Tuesday, June 26, 2018

More Neolithic Violence: the Mass Grave at Halberstadt

Near Halberstadt in Germany's Saxon-Anhalt, an area rich in Neolithic sites, archaeologists have excavated a pit containing nine skeletons. The bodies had been dumped unceremoniously into the pit, as the color-coding of individuals in the picture above shows. Seven of the skeletons were definitely male, one probably male and one probably female. All were adults or older youths, none over 45. The burial took place around 5000 BCE, at the end of the early Neolithic period.

All nine victims died of repeated massive blows to the back of the head. Most also had other wounds, such as broken limbs and ribs. This looks like a massacre of war captives.

The same site has so far produced 38 normal burials, likely of the residents. Elemental analysis of the bones showed that the victims in the massacre pit were probably not local: they had different levels of strontium and different isotope rations of carbon and nitrogen than the more normal burials. Some news stories have played up this angle with headlines like Skeletons Of Executed Immigrants Found In Neolithic Mass Grave in Germany. But the data don't show that the victims were members of a different culture, just that they grew up in a different valley. Indeed there is little evidence of major cultural difference within the German Neolithic; to archaeologists all these people belonged to the Linearbandkeramik or LBK culture.

The Halberstadt massacre adds to the growing body of evidence that the end of the Early Neolithic in central Europe was a time of great violence: the headless bodies in the Virgins' Cave, the mass cannibal feasts at Herxheim, other massacre pits at Asparn, Talheim and Kilianstädten. Archaeologists have known for decades that the end of the early Neolithic around 4900 BCE saw a major collapse of the population, although the reasons have never been clear. Perhaps climate played a role, or perhaps the way the first farmers colonized this region was somehow unsustainable and led to the depletion of key resources. Whatever caused the collapse, all the shattered skulls and gnawed bones make a strong case that it was accompanied by extreme violence.

I want to emphasize again that if these were wars, they were fought between people of the same race and culture. At that time there were people in Germany with a very different culture, descendants of Mesolithic hunter-gatherers who still dominated in the far north, but so far as we know they had no part in the violence of that time. It was LBK against LBK, and often it was fought to the death.


G. Verloren said...

But what does it mean, in this case, for these people to be "part of the same culture"? What does that have to do with anything?

Surely two neighboring tribes that speak the same language, although using the same technologies and production methods, although worshipping the same gods, although practicing the same rituals and ceremonies, and even employing the same styles of art and artifice, could be utter enemies purely because of tribal bickering.
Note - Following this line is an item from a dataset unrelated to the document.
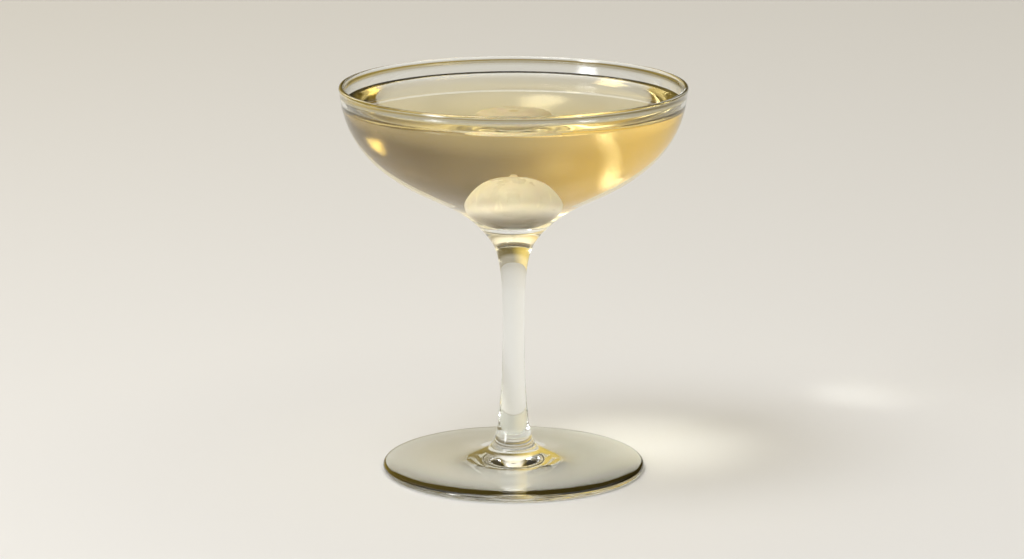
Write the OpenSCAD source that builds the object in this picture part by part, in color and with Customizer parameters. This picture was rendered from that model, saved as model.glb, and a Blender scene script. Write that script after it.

How broadly are we defining this "single" culture, and why does it matter? Is this akin to Italian or Greek city states feuding? Is it even more narrow, such as Protestants and Catholics within a single town trying to cut each others' throats? Is it even less clear cut than that, such as the descrimination in France against Cagots? And whichever it is, why are we emphasizing it so strongly here?

Anonymous said...

Not a comment on this post. A more general comment - thank you for all I have learned or been aroused to following your blog. Always interesting, eminently informative and a pleasure, like a lucky dip, unwrap the latest gem.